John Franklin is pretty memorable as Issac, giving off a Shakespearean type of delivery when it came to his dialogue. Courtney Gains is probably more memorable as Malachai, looking quite menacing with his soldier-like delivery. Anne Marie McEvoy is cute as Sarah, and Robby Kiger is pretty good as Job. The other kid actors were very convincing in their roles. I wish the script was better, but the actors managed to take the story seriously and make it somewhat affective.
- Some of the direction. Fritz Kiersch's direction is a mixed bag for me. But Kiersch does have his moments visually. I already mentioned the awesome opening sequence. But I also loved the scene where reality becomes a dream, which in turn comes back to reality. It's a very effective scene and shows how haunted Vicky is over hitting a young child on the road. I also thought Kiersch used some nice angles and used great shots to establish how desolate Gatlin was. Gatlin is a character in itself, and it makes the film creepier when you don't see people around while things are covered in husks of corn. I'll get into what I didn't like in a moment, but some of what Kiersch did here I did enjoy.
- The screenplay. For those who don't know, the short story that CHILDREN OF THE CORN is based on was originally published in an issue of Penthouse, before being added to the Night Shift collection. The short story and the film [at least the 1984 version - the 2009 remake is more in tune with the short story] are very different. The original story is pretty dark and downbeat. The story establishes that the adults who are murdered by the children had it coming. The children learn that the blasphemy and sin that the adults had committed led to the troubles the town was experiencing. In some way, the adults are the villains in the short story, not the children [even though what they've done is still wrong]. Burt and Vicky, in the short story, are not a happy couple - but a married couple on the verge of divorce. Bad things also happen to the couple, not like the happy ending in the film. Also, the ending is more creepy and depressing than it is in the film. Plus, "He Who Walks Behind The Rows" is never revealed, and is kept pretty much a mystery in the short story.

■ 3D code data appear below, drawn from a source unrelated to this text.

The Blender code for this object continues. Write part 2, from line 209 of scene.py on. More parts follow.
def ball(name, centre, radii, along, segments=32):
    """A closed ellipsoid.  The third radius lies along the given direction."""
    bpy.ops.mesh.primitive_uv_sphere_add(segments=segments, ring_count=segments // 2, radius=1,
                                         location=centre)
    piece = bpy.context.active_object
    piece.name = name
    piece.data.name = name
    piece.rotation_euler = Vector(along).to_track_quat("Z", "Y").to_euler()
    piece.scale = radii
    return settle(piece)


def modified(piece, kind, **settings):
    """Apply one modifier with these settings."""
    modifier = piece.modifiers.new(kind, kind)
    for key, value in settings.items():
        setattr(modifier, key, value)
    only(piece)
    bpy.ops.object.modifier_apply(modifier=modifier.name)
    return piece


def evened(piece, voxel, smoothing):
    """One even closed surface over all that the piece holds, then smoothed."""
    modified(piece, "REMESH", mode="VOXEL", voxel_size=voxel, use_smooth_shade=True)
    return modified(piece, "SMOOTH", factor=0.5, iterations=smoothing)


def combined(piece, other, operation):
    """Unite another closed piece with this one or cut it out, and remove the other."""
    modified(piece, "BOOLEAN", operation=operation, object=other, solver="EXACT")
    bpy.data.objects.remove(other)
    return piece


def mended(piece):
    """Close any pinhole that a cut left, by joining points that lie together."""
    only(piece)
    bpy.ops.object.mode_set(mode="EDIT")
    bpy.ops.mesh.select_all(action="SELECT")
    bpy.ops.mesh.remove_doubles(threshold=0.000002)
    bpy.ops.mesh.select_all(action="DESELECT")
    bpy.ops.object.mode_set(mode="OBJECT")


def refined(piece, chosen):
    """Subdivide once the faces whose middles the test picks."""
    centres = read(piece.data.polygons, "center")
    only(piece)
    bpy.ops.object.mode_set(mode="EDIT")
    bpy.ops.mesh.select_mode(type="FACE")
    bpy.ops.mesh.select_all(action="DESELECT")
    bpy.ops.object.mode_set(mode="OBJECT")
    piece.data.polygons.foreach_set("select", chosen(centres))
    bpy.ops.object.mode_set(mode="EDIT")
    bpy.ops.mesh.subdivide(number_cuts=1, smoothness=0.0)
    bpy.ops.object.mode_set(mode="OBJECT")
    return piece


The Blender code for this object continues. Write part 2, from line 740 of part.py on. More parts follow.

Honestly, I'm glad this version kept much of the premise and certain moments of the story intact. But it's just way too happy. You never really feel threatened after that opening sequence. The murder of the adults comes across as tragic, rather than somewhat justified by the children to save their futures by rebuilding Gatlin themselves. Vicky and Burt are always happy and supportive, even when they don't agree on things. The story makes the couple more interesting by having them be estranged, leading to their downfall at the end [which represents the ending of their marriage - "To Death Do Us Part"].
Also, we know too much about "He Who Walks Behind The Rows" here. We actually "see" what it is, taking away much of the mystery and creepiness. The narration by Job doesn't help either. In fact, I'm not even sure why it was even needed. It's more distracting than anything. Let the audience figure things out for themselves. I don't want some kid telling me what I'm seeing and how I should feel about it. Ambiguity with a premise like this is more effective than drawing us the full picture.

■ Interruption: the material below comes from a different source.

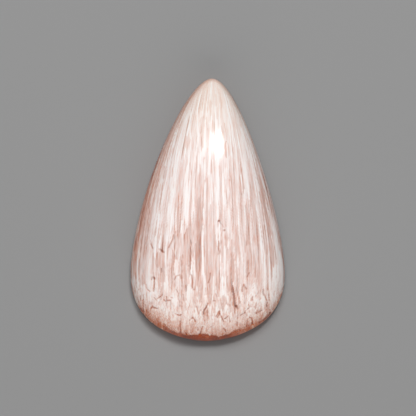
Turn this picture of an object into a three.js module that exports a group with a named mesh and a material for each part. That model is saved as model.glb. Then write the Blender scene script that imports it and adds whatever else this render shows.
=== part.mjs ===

Also, a lot of the dialogue is just painful. Burt uses words like "gosh" and "oh golly gee". No real person speaks like that while they're about to be killed, do they? Also, some of the dialogue that Issac and Malachai speak is just awful and comes across as laughable rather than threatening.
The screenplay isn't garbage or anything. Like I said, I'm glad they managed to maintain how most of the story played out. But instead of taking a chance of creating a dark film that truly reflected what Stephen King was trying to express, it plays out way too safe and way too upbeat. The ending pretty much says it all, as the end credits roll even before the survivors exit the screen. The sad part is that there's a pretty tense scence right before the credits roll, but seeing the cast and crew a second after that moment destroys all tension and suspense the film probably wanted to create. The film tries too hard to have people leave with smiles on their faces, rather than let them walk out unsure with a thought provoking ending that could lead to some debate. Not all horror films need to be intelligent, but if the story that it's based on allows that, why shouldn't the adaptation? I'm curious to see the remake, because I hear it's more like the short story. Let's see if a true adaptation works better on screen than this adaptation does.

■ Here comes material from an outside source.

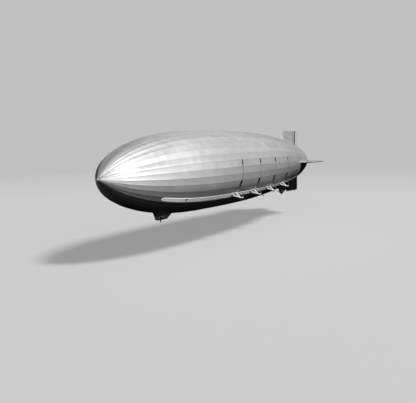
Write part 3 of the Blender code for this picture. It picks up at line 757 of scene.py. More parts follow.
# Height at which edges, ribs and slats start, inside what they stand on
STARTS_AT = 0.001
# Half widths of a duct's and a core's edge, and how far a slat's end lies inside the core's
DUCT_EDGE, CORE_EDGE, SLAT_INSET = 0.003, 0.0025, 0.004
# Shares of a core's height: its base, and a slat's low and high edge; a slat's share of its step
CORE_BASE, SLAT_LOW, SLAT_HIGH, SLAT_WIDE = 0.55, 0.62, 0.96, 0.75


def add_duct(piece, key, engine, side, top, bottom, half, height):
    """Adds a flat covered duct with raised edges and a rib at every degree."""
    piece.add(key, skin_strip(engine, half, top + 0.2, bottom - 0.6, SEAT, height - 0.001, side))
    for edge in (-half + 2 * DUCT_EDGE, half - 2 * DUCT_EDGE):
        raised = skin_strip(engine, DUCT_EDGE, top + 0.15, bottom - 0.5, STARTS_AT, height, side, edge)
        piece.add(key, raised)
    wide = half - DUCT_EDGE
    for angle in range(-35, 8):
        if bottom < angle - 0.3 and angle < top:
            piece.add(key, skin_strip(engine, wide, angle, angle - CROSS_RIB, STARTS_AT, height, side))


def add_core(piece, key, engine, side, top, bottom, half, height):
    """Adds a louvred core: a base, a rim and sloping slats."""
    piece.add(key, skin_strip(engine, half, top, bottom, SEAT, height * CORE_BASE, side))
    for edge in (-half + CORE_EDGE, half - CORE_EDGE):
        piece.add(key, skin_strip(engine, CORE_EDGE, top, bottom, STARTS_AT, height, side, edge))
    for angle in (top, bottom + CROSS_RIB):
        piece.add(key, skin_strip(engine, half, angle, angle - CROSS_RIB, STARTS_AT, height, side))
    ends = (-half + SLAT_INSET, half - SLAT_INSET)
    for step in range(1, int((top - bottom) / SLAT_STEP)):
        angle = top - step * SLAT_STEP
        rows = []
        for turn, share in ((angle, SLAT_LOW), (angle - SLAT_STEP * SLAT_WIDE, SLAT_HIGH)):
            low = [on_hull(engine + off, turn, STARTS_AT, side) for off in ends]
            high = [on_hull(engine + off, turn, height * share, side) for off in reversed(ends)]
            rows.append(low + high)
        piece.add(key, loft(rows))


def build_condensers(side_name, side):
    """Builds a side's condensers: dark cores joined by covered ducts, above each engine."""
    for number, engine in enumerate(ENGINE_STATIONS, start=1):
        piece = Piece("condenser_%s_%d" % (side_name, number))
        for top, bottom, half, height, key in CONDENSERS:
            add = add_duct if height < 0.01 else add_core
            add(piece, key, engine, side, top, bottom, half, height)
        piece.done("light_cover")


# Band's port, in its own plane before it is stretched: height, radius
PORT_RIM = ((0.0, 0.034), (0.0065, 0.034), (0.0075, 0.0330), (0.0075, 0.0305), (0.005, 0.0300))
PORT_PANE = ((0.0, 0.0303), (0.0055, 0.0303), (0.0060, 0.02))
# Share of the CAD band's width that the drawn one takes, and the height of its underside
BAND_SHARE, BAND_UNDER = 0.998, -0.002


def build_band(side_name, side):
    """Builds a side's light band along the engines' facet, with its round front end and a port."""
    stations = [station for station, _ in BAND_NOSE] + cover_stations(BAND_NOSE[-1][0] + 0.05, BAND_END)
    rows = []
    for station in stations:
        half = between(BAND_NOSE, station)[0] * BAND_SHARE
        flat = [(off, SEAT + BAND_THICK) for off in spread(BAND_EDGE - half, half - BAND_EDGE, ACROSS + 1)]
        section = [(-half, 0.0), *flat, (half, 0.0), (half, BAND_UNDER), (-half, BAND_UNDER)]
        sag = skin_sag(station)
        rows.append([on_hull(station, ENGINE_FACET + off, height, side, sag) for off, height in section])
    band = Piece("band_" + side_name)
    band.add("band", loft(rows))
    place = on_skin_matrix(PORT_STATION, PORT_ANGLE, side) @ Matrix.Diagonal(PORT_STRETCH)
    for key, profile in (("steel", PORT_RIM), ("panel_dark", PORT_PANE)):
        band.add(key, moved(spun((0, 0, 0), UP, profile, 32), place))
    band.done("light_cover", nodes=(side_name + "_band_and_condensers",))


# Engines

# Leg's fairing: share of its length, growth. Boss, rivet and bolt: distance along, radius
LEG_SWELL = ((0.0, 1.5), (0.02, 1.42), (0.05, 1.18), (0.09, 1.04), (0.14, 1.0), (0.5, 1.0), (0.86, 0.97),
             (1.0, 0.92))
BOSS = ((0.0, 0.0), (0.0, 0.024), (0.006, 0.029), (0.052, 0.029), (0.054, BOSS_RADIUS),
        (BOSS_LENGTH, BOSS_RADIUS))
BOSS_BOLT = ((0, 0.0024), (0.0022, 0.0024), (0.003, 0.0016))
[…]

- Some of the direction. While Kiersch does some great things visually, he does some not-so-great things as well. In particular, the pacing of CHILDREN OF THE CORN is just bad. I don't know how many times I can watch Burt and Vicky drive in circles before finally entering Gatlin. Instead of adding to the story, it just feels like padding to make the film longer. Also, my tolerance level is tested as Burt walks around the deserted Gatlin, looking for help even though there's no one around. Hell, he left his wife alone in a strange place thinking she'd be safe. What a dumbass. I also felt the ending was rushed and just kept spinning on its wheels. Instead of making me feel tense, I just wanted the film to end. Yet, it had multiple endings! It's sad that after an exciting opening sequence, the rest of the film just meanders. Honestly, this film put me to sleep a few times. Sometimes stretching a short story into a feature length film has its negatives...
- The special effects. I honestly don't know how to express how bad and laughable the special effects in CHILDREN OF THE CORN are. Even for 1984 low-budget standards, the visuals shouldn't be this terrible. I mean, the scene where someone is sacrificed and this neon glow cocoons them makes me shake my head in disbelief. The effect is done so lazily and you can noticed the flawed execution. I'm sure people were laughing at this 29 years ago. I know I probably would have!
And don't get me started that "He Who Walks Behind The Rows" is some sort of gopher thingy or something. At least that's how he travels. Even his powers looked unimpressive and fake. And the make-up for a certain character looked "meh" as well. I'm sorry, but I've seen low budget indie slasher films with more impressive special effects. For a Stephen King adaptation, you would expect more care in this department. I'm really floored by how lame the special effects are here. Maybe that's the appeal of CHILDREN OF THE CORN, but I just couldn't deal with the execution.
THE FINAL HOWL
CHILDREN OF THE CORN is one of my least favorite Stephen King adaptations. Still, it's not entirely terrible. The opening sequence is great, some of the direction is inspired, the cast is more than okay, and I like the premise of the story. It's too bad I find most of the film pretty dull, slow, and disappointing - especially compared to the actual short story and the "special" effects. I respect that the film and franchise has its fans, but I can't consider myself one of them. A pretty mediocre adaptation to a great short story.